On a late March morning in the spring of 1942, Elaine Buchman Yoneda awoke to a series of terrible choices: between her family and freedom, her country and conscience, and her son and daughter. 

Born to Russian Jewish immigrants, Elaine was now married to a Japanese American man. But on this war-torn morning she was also a mother desperate to keep her young mixed-race son from being sent to Manzanar, the US concentration camp near Death Valley. The detention center was one of ten where our government would eventually imprison every person of Japanese descent along the entire West Coast—alien and citizen, old and young, healthy and sick—or, in the words of one official, anyone with even “one drop” of Japanese blood. 

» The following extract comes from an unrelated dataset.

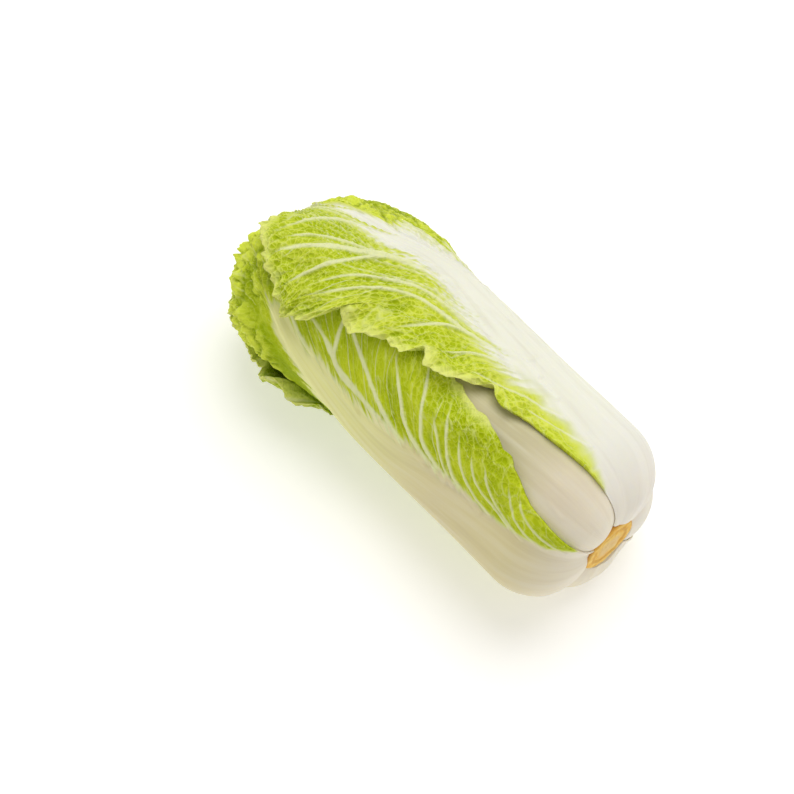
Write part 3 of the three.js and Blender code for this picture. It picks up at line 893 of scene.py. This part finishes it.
# %% The looks of the two front leaves
FRONT_GREEN = [
    [0, 1.3, 1.6], [20, 0.9, 1.1], [30, 0.78, 0.9], [42, 0.65, 0.77], [56, 0.54, 0.65], [82, 0.42, 0.53],
    [110, 0.34, 0.45], [133, 0.35, 0.46], [157, 0.34, 0.45], [180, 0.23, 0.35], [200, 0.16, 0.26],
    [226, 0.11, 0.2], [243, 0.1, 0.18], [256, 0.06, 0.14], [268, -0.1, 0.05],
]
FRONT_VEINS = (
    (1.6, 1.0, ((12, 180), (8, 202), (2, 226), (6, 243), (18, 258))),
    (2.6, 1.9, ((34, 140), (31, 158), (25, 182), (17, 202), (18, 213), (20, 238))),
    (1.4, 1.1, ((19, 212), (30, 217), (43, 221), (54, 230))),
    (2.0, 1.3, ((34, 124), (35, 146), (39, 178), (41, 208), (50, 226))),
    (2.0, 1.4, ((35, 106), (39, 128), (48, 148), (58, 160), (67, 178))),
    (1.7, 1.1, ((37, 100), (41, 118), (48, 132), (57, 138), (75, 149), (88, 160))),
    (1.0, 0.6, ((38, 95), (42, 108), (50, 117), (60, 125), (71, 137))),
    (1.5, 0.8, ((37, 76), (40, 92), (44, 103), (55, 113), (68, 122), (82, 131))),
    (1.2, 0.7, ((41, 68), (44, 82), (50, 94), (59, 104), (74, 115))),
    (1.1, 0.6, ((46, 54), (50, 68), (52, 80), (58, 91), (72, 102))),
    (1.0, 0.6, ((46, 44), (49, 56), (53, 68), (60, 80), (72, 90))),
    (1.0, 0.6, ((50, 32), (52, 43), (56, 53), (62, 60), (72, 70))),
    (0.9, 0.5, ((55, 22), (57, 32), (59, 42), (64, 52), (72, 60))),
)
BACK_VEINS = (
    (1.4, 1.2, ((-6, 150), (-9, 180), (-12, 224), (-13, 246), (-16, 264), (-25, 282), (-38, 292))),
    (2.5, 1.9, ((-14, 122), (-13, 152), (-14, 180), (-20, 207), (-23, 231), (-32, 248), (-42, 265),
                (-54, 288))),
    (1.0, 0.8, ((-17, 212), (-24, 238), (-30, 255), (-35, 270), (-44, 290))),
    (1.5, 0.9, ((-24, 231), (-32, 239), (-48, 250), (-60, 259), (-74, 276))),
    (1.8, 0.9, ((-21, 109), (-22, 139), (-27, 162), (-34, 190), (-38, 210), (-47, 234), (-67, 251))),
    (1.6, 0.8, ((-28, 138), (-36, 166), (-43, 198), (-49, 216), (-58, 231), (-76, 252))),
    (1.5, 0.7, ((-24, 108), (-27, 134), (-32, 152), (-41, 169), (-56, 181), (-70, 191))),
    (1.2, 0.6, ((-24, 90), (-25, 110), (-29, 128), (-39, 141), (-50, 151), (-62, 160))),
    (0.9, 0.5, ((-30, 75), (-35, 92), (-42, 110), (-50, 125), (-58, 143))),
    (0.8, 0.5, ((-33, 52), (-37, 68), (-42, 84), (-48, 98))),
)
BACK_GREEN = [
    [0, 1.3, 1.6], [20, 1.05, 1.4], [46, 0.66, 1.1], [60, 0.56, 1.02], [89, 0.44, 0.9], [118, 0.34, 0.8],
    [150, 0.24, 0.66], [180, 0.16, 0.54], [205, 0.12, 0.38], [230, 0.09, 0.27], [280, 0.04, 0.18],
]
FRONT_LOOK = dict(
    green=FRONT_GREEN, streak=0.05, calm_net=0.35, ribs=0.05, veins=(0.3, 0.3, 0.3), fan=5, quiet=(0.9, 0.6),
    drawn=FRONT_VEINS, plain_side=1, crumpled=((1, -0.6, -0.45, 264, 400), (-1, 0.2, 0.4, 215, 400)),
)
BACK_LOOK = dict(
    green=BACK_GREEN, streak=0.12, depth=1.3, hollow=2.6, ribs=0.5, veins=(1, 2.2, 0.42), quiet=(0.95, 0),
    drawn=BACK_VEINS, crumpled=((1, 0.0, 0.14, 236, 300), (1, 0.15, 0.4, 220, 300)), puff=0.5,
)
FRONT_SHIFT = (
    (0, 0), (110, 0), (150, -6), (180, -10), (226, -11), (243, -6), (260, 6), (275, 16), (300, 20),
)
BACK_SHIFT = ((0, 0), (170, 0), (215, 0), (250, -4), (300, -4))
TOP_VEIN = (0.7, 0.5, ((-6, 36), (-2, 51), (-1, 70), (-1, 90), (1, 120)))
print(len(FRONT_VEINS) + len(BACK_VEINS), "broad veins on the two front leaves")

# %% [markdown]
# Whites for the petioles: chalk and wax near the stem, then ivory, linen or sand, which is partly painted
# warm shade, and painted shade, a green-tan, on the top leaf's upper petiole under the other leaves. The
# greens are a deep and a light one for each leaf.

# %% The five wrapper leaves
chalk, wax = colour(250, 244, 232), colour(248, 239, 218)
# The sand tint is partly the petiole's own colour and partly painted warm shade.
ivory, linen, sand_and_shade = colour(235, 234, 226), colour(228, 216, 194), colour(222, 211, 162)
# The shade colour is painted shade, for the top leaf's upper petiole where it lies under the other leaves.
shade, primrose, cream_white = colour(198, 190, 150), colour(238, 238, 160), colour(240, 241, 226)
deep, light = colour(178, 198, 16), colour(208, 220, 66)
front_deep, front_light = colour(176, 195, 8), colour(204, 217, 40)
back_deep, back_light = colour(192, 210, 18), colour(226, 235, 80)
under_deep, under_light = colour(164, 186, 0), colour(186, 204, 20)

top_paint = leaf_paint("leaf 1 paint", wax, linen, shade, deep, light)
rear_paint = leaf_paint("leaf 2 paint", chalk, ivory, ivory, deep, light)
front_paint = leaf_paint("leaf 3 paint", wax, sand_and_shade, primrose, front_deep, front_light, 0.8, (0.1, 0.2))
back_paint = leaf_paint("leaf 4 paint", chalk, ivory, cream_white, back_deep, back_light)
under_paint = leaf_paint("leaf 5 paint", wax, sand_and_shade, sand_and_shade, under_deep, under_light)

make_leaf(0, top_paint, 100, 280, ribs=0.5, drawn=(TOP_VEIN,))
make_leaf(1, rear_paint, 120, 330)
make_leaf(2, front_paint, 124, 380, ruffle=1.9, shift=FRONT_SHIFT, **FRONT_LOOK)
make_leaf(3, back_paint, 128, 380, ruffle=1.8, shift=BACK_SHIFT, **BACK_LOOK)
make_leaf(4, under_paint, 120, 330, ruffle=0.5, veins=(0.5, 0.8, 0.3), crumpled=((1, 0.4, 0.6, 290, 400),))

# %% [markdown]
# The heart shows only between the leaf tips: a round top of tightly folded inner leaves. It is a sphere
# whose rings are moved along the heart's own outline. Every place belongs to the topmost inner leaf that
# reaches it, and has that leaf's veins and net. It is paler than the wrappers: it grew in their shade.

# %% Heart
def ball(around, along_it):
    """A sphere as a mesh, with the angle round its axis and the share of the way from its base to its top."""
    bm = bmesh.new()
    bmesh.ops.create_uvsphere(bm, u_segments=around, v_segments=along_it, radius=1)
    mesh, co = mesh_from(bm, "ball")
    return mesh, np.arctan2(co[:, 1], co[:, 0]), np.arccos(np.clip(-co[:, 2], -1, 1)) / math.pi


def make_heart(material):
    mesh, angle, share = ball(260, 170)
    axis = dict(angle=0, lean=(0, 0, 1))
    top_y = DOME_Y + HEART_RADIUS * math.pi / 2
    y = top_y * mix(0.16, 1, share) * smooth(-0.01, 0.02, share)
    place = place_on(axis, angle * REFERENCE_RADIUS, np.minimum(y, DOME_Y))
    climb = np.maximum(y - DOME_Y, 0) / HEART_RADIUS
    upwards_on_dome = radial(angle) * np.cos(climb)[:, None]
    upwards_on_dome[:, 0] += np.sin(climb)
    on_dome = y > DOME_Y
    dome_point = upwards_on_dome * HEART_RADIUS + np.array([DOME_STATION, 0, 0])
    point = np.where(on_dome[:, None], dome_point, place["point"])
    normal = np.where(on_dome[:, None], upwards_on_dome, place["normal"])
    place = dict(point=point, normal=normal, y=np.minimum(y, DOME_Y), angle=angle, direction=upwards_on_dome,
                 on_dome=on_dome)

    height = np.zeros(len(y))
    kept = None
    for number, leaf in enumerate(HEART_LEAVES):
        leaf_x, leaf_y = leaf_coordinates(leaf, place)
        reached = smooth(*HEART_LEAF_FROM, leaf_y)
        inset = -outside(leaf, leaf_x, leaf_y)
        rows = nearest_row(leaf, leaf_x, leaf_y)
        u = np.clip(leaf_x / np.maximum(half_width(leaf, margin_stations(leaf, rows)), 1), -1, 1)
        form = dict(bare=reached, inset=inset)
        look = PLAIN_LOOK | dict(depth=1.2)
        detail = leaf_detail(leaf, 10 + number, look, form, u, rows, leaf_x, leaf_y, leaf_x)
        inside = smooth(-1.5, 1.5, inset)
        curl = 1.6 * smooth(9, 0, inset) * (1 + swell(rows * 1.3, u * 2 + 5, 81 + number))
        detail["edge"] = inset + 20 * (1 - reached)
        detail["leaf_x"], detail["leaf_y"] = leaf_x, leaf_y
        height = height + (HEART_LEAF_STEP + curl) * inside * reached
        detail["relief"] = detail["relief"] * reached
        on_it = inset > 0
        kept = detail if kept is None else {key: np.where(on_it, detail[key], kept[key]) for key in detail}
    at = keep_inside(to_frame(place, height + kept["relief"] - 0.6))
    mesh.vertices.foreach_set("co", (at * 0.001).ravel())
    keep_detail(mesh, kept, kept["leaf_x"], kept["leaf_y"])
    piece = add_piece("heart_fine", mesh, material)
    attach(piece, "root")
    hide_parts("heart")


make_heart(leaf_paint("heart paint", ivory, ivory, ivory, colour(176, 198, 40), colour(212, 224, 96)))

# %% [markdown]
# The stem was cut with one stroke of a knife, so its face is nearly flat, but torn a little. Its skin is a
# thin darker rim, then comes a tan ring of vessels, and the pith in the middle is pale. The air has dried
# and browned it.

# %% Cut stem
CUT_STATION, STEM_CHAMFER = 5.5, 1.6


def make_stem():
    mesh, angle, share = ball(144, 90)
    radius = STEM_RADIUS - 0.5
    corners = [[0, 0, STEM_HEIGHT], [0.2, radius, STEM_HEIGHT], [0.4, radius, CUT_STATION + STEM_CHAMFER],
               [0.5, radius - STEM_CHAMFER, CUT_STATION], [1, 0, CUT_STATION]]
    turn_at = [row[0] for row in corners]
    out = np.interp(share, turn_at, [row[1] for row in corners])
    station = np.interp(share, turn_at, [row[2] for row in corners])
    p, q = out * np.cos(angle), out * np.sin(angle)
    face = smooth(0.42, 0.52, share)
    torn = 0.6 * swell(p / 7 + 20, q / 5 + 20, 91) + 0.25 * swell(p / 2 + 30, q / 2 + 30, 92)
    station += face * (torn + 0.35)
    station += face * 0.5 * np.exp(-(((out - 14) / 1.2) ** 2))
    uneven = 0.7 * (swell(angle * 3 + 30, station / 4, 93) - 1)
    out = out + uneven * smooth(0.2, 0.3, share) * smooth(0, 8, out)
    aside, height = AXIS_ASIDE + out * np.sin(angle), AXIS_HEIGHT + out * np.cos(angle)
    at = np.stack([REST_STATION - station, aside, height], -1)
    mesh.vertices.foreach_set("co", (keep_inside(at) * 0.001).ravel())
    keep_attribute(mesh, "from_centre", out)
    keep_uv(mesh, "face", p * 0.001, q * 0.001)

    paint = Paint("stem paint")
    from_centre, where = paint.attribute("from_centre"), paint.uv("face")
    patches, specks = paint.noise(where, 120, 4, 0.65), paint.noise(where, 900, 3, 0.7)
    tone = paint.blend(paint.ease(patches, 0.35, 0.65), colour(248, 190, 66), colour(255, 220, 120))
    pith = paint.ease(from_centre + patches * 6.0, 15.0, 10.0)
    tone = paint.blend(pith * 0.7, tone, colour(238, 208, 150))
    wavering = from_centre + patches * 3.0
    ring = paint.ease(wavering, 13.5, 15.5) * paint.ease(wavering, 18.0, 16.0)
    tone = paint.blend(ring * 0.6, tone, colour(216, 156, 52))
    tone = paint.blend(paint.ease(from_centre, 19.0, 21.0) * 0.7, tone, colour(214, 146, 52))
    tone = paint.blend(paint.ease(specks, 0.58, 0.72) * 0.35, tone, colour(186, 122, 40))
    inputs = {"Strength": 0.5, "Distance": 0.0006, "Height": specks + patches}
    bump = paint.node("ShaderNodeBump", None, inputs)
    paint.set(Base_Color=tone, Normal=bump, Roughness=0.6 + specks * 0.2)
    piece = add_piece("cut_stem_fine", mesh, paint.material)
    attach(piece, "root")
    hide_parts("cut_stem")


make_stem()

# %% [markdown]
# The studio is a pale floor under a soft sky, with one big soft lamp high on the far side. A weak lamp on
# the near left lifts the shadows there. The floor glows a little, which keeps it nearly white.

# %% Floor and light
bm = bmesh.new()
bmesh.ops.create_grid(bm, x_segments=1, y_segments=1, size=6)
floor_mesh, _ = mesh_from(bm, "floor")
floor_paint = Paint("floor paint")
floor_paint.set(Base_Color=(0.9, 0.9, 0.9, 1), Roughness=0.9)
floor_paint.set(Emission_Color=(1, 1, 1, 1), Emission_Strength=0.31)
floor_mesh.materials.append(floor_paint.material)
floor = bpy.data.objects.new("floor", floor_mesh)
bpy.context.scene.collection.objects.link(floor)

world = bpy.data.worlds.new("soft sky")
world.use_nodes = True
world.node_tree.nodes["Background"].inputs["Color"].default_value = (1, 0.96, 0.88, 1)
world.node_tree.nodes["Background"].inputs["Strength"].default_value = 0.46
bpy.context.scene.world = world


def area_lamp(name, place, size, watts):
    lamp = bpy.data.lights.new(name, "AREA")
    lamp.shape, lamp.size, lamp.energy = "DISK", size, watts
    holder = bpy.data.objects.new(name, lamp)
    holder.location = place
    holder.rotation_euler = (Vector(place) - Vector((0, 0, 0.05))).to_track_quat("Z", "Y").to_euler()
    bpy.context.scene.collection.objects.link(holder)


area_lamp("key", (-0.25, 0.85, 2.3), 2.1, 34)
area_lamp("fill", (-1.1, -1.1, 1.0), 1.4, 4)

Elaine’s husband Karl was already in Manzanar, but he planned to enlist as soon as the US Army agreed to send him to war. He was committed to fighting for that to which he and Elaine, prominent labor and antifascist activists, had long devoted their lives: equality, freedom, and democracy. 

Yet when Karl went to war, their son Tommy, three years old and chronically ill, would be left alone in Manzanar—unless Elaine convinced the US government to imprison her as well.  

The consequences of Elaine’s choice did not end there: if she somehow found a way to force herself behind barbed wire with her husband and son, she would have to abandon her white daughter from a previous marriage. 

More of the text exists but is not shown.